We will now start assigning colors to interactions.

  1. We will assign the color red to interactions that involve bee species that do not appear in the new dataset (locally extinct). We will do this by assigning the color ‘red’ to all interactions that correspond to columns of bees that go locally extinct.

  2. We will then color all interactions that occur in both old and new datasets as black. To do this, we will construct a combined interaction matrix using both the old AND new edge lists. The interactions whose value = 2 in this combined matrix are interactions that exist in both datasets.

  3. We will color the remaining interactions blue–these are ones that exist in the old network but do not exist in the new network, but do not correspond to columns with extinct bees.

  4. Finally, let’s set all of the interactions that actually do not exist in the network to NA.

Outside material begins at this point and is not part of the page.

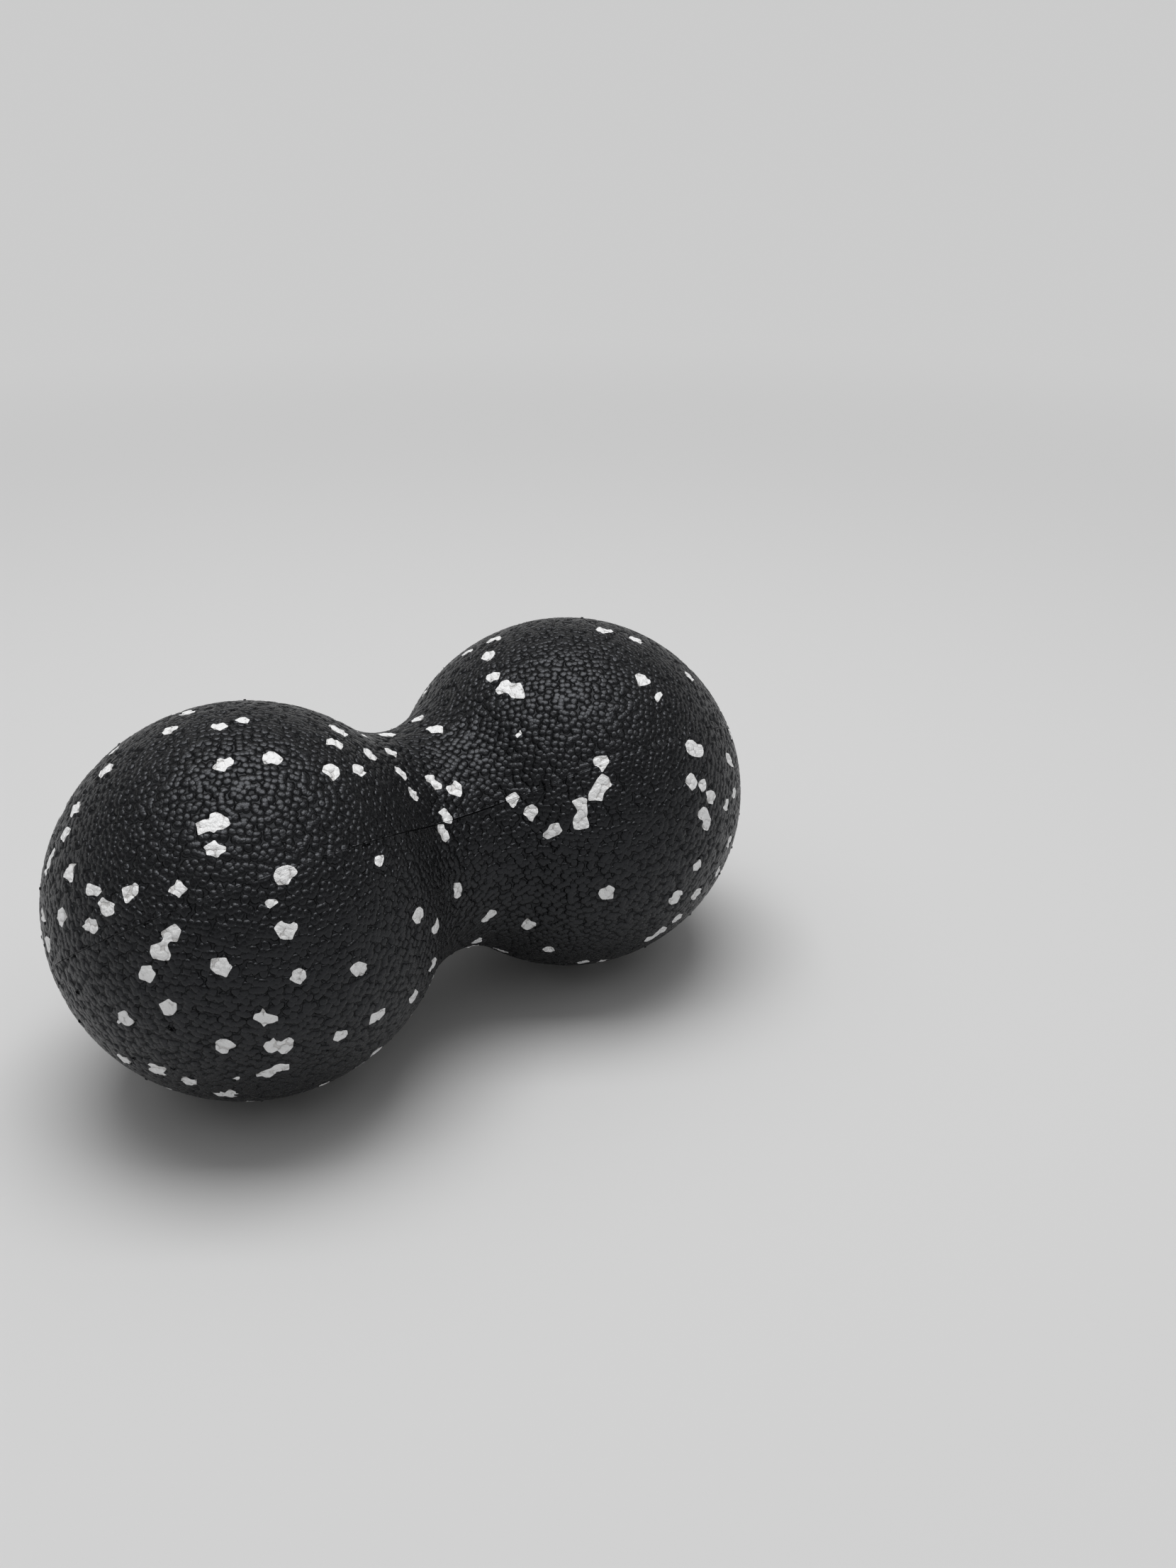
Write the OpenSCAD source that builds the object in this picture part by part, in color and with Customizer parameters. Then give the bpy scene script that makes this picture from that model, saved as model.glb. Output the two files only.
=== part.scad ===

#color all columns with bees that will disappear in the new dataset = "red"
linecols[,match(extinctbees, colnames(linecols))]="red"
#make combined interaction matrix, and interactions that have 2 = exist in both datasets = "black"
total.el=rbind(old.el[,1:2], new.el[,1:2])
total.bip=as.matrix(table(total.el$plant, total.el$bee)) 
linecols[which(total.bip==2)]="black"
#the rest of the interactions will be colored "blue"
linecols[is.na(linecols)]="blue"
#set the interactions that do not exist in the old network to NA
linecols[which(total.bip==0)]=NA
#now plot
plotweb(old.bip, method="normal",col.interaction=t(linecols), bor.col.interaction=t(linecols), text.rot=90, col.high=bee.colors)

This looks almost exactly like Figure 1 in the paper. The main differences come from the fact that the published figure includes edge weights, but ours do not (because I did not have access to the edge weight data from the ‘old network’).

Recreating Figure 2

Figure two is a colored matrix that displays similar information as Figure 1, but with addition of new interactions (in yellow) that did not exist in the old dataset but appear in the new dataset.

We can start this process using the ‘linecols’ matrix we created above. The only information that this matrix lacks is the new interactionsthe interactions that exists in the new network but not the old network. We can figure out these interactions by using the combined interaction matrix we created above (total.bip). If we set all values >0 in this matrix to 1 (i.e., convert all 2 to 1), and then subtract it from the ‘old’ interaction matrix, then all the new interactions will have the cell value = 1:

total.bip[total.bip>0]=1 
linecols[which(old.bip-total.bip==-1)]="yellow"

Now, we will convert this matrix of color names to numerics corresponding to their color assignments as determined in base R (white = 0, black = 1, red = 2, blue = 4, yellow = 7). Once we do that, we will have to convert all of these cell values from “character” to “numeric”.

linecols[is.na(linecols)]=0
linecols[which(linecols=="black")]=1
linecols[which(linecols=="red")]=2
linecols[which(linecols=="blue")]=4
linecols[which(linecols=="yellow")]=7
linecols=matrix(as.numeric(linecols), nrow=nrow(old.bip), ncol=ncol(old.bip), dimnames=dimnames(old.bip))

Finally, we want to re­order the rows and columns here to match the figure, which is based on their “nestedness position” (Figure 2 caption). I actually could not re­create this because they do not explain this ordering any further­­so I will have to cheat and simply import the species order here as a separate .csv file:

fig.order=read.csv("SampleData/Burkle2013/Fig2_order.csv") 
row.order=fig.order[match(rownames(linecols),fig.order$species), "order"]
col.order=fig.order[match(colnames(linecols),fig.order$species), "order"] 
linecols.ordered=linecols[order(row.order), order(col.order)] #matrix with the species sorted as in Figure2

Now, we can use the visweb() function in bipartite package to generate Figure 2

colset=c(0, 1,2,4, 7) #sets the color according to cell values in increasing order 
visweb(linecols.ordered, "none",square="defined", def.col=colset, clear=F) #def.cols= argument means use the defined color set

Let’s now calculate some specific numbers that tell us about the changes in the plant-bee network at this location over 120 years. The numbers here are very slightly different from what is reported in the paper–I think this is due to the fact that there are two bee species in Figure 2 of the paper that is not found in the dataset. I don’t know where that discrepancy comes from, but it does not impact the result very much. Here are some examples exploring the differences in the networks (outputs not shown):

table(linecols) # table showing frequencies of cell types 
## linecols
##    0    1    2    4    7 
## 2172  121  182  230  129
table(linecols)[1]/sum(table(linecols)) #proportion of species pairs that never interact
##         0 
## 0.7664079
table(linecols)[2]/sum(table(linecols)[c(2,3,4)]) #proportion of interactions existing in old network that persisted to new network
##         1 
## 0.2270169
table(linecols)[5] #number of new interactions
##   7 
## 129
table(linecols)[5]/sum(table(linecols)[c(2,5)]) #proportion of new network links that were new.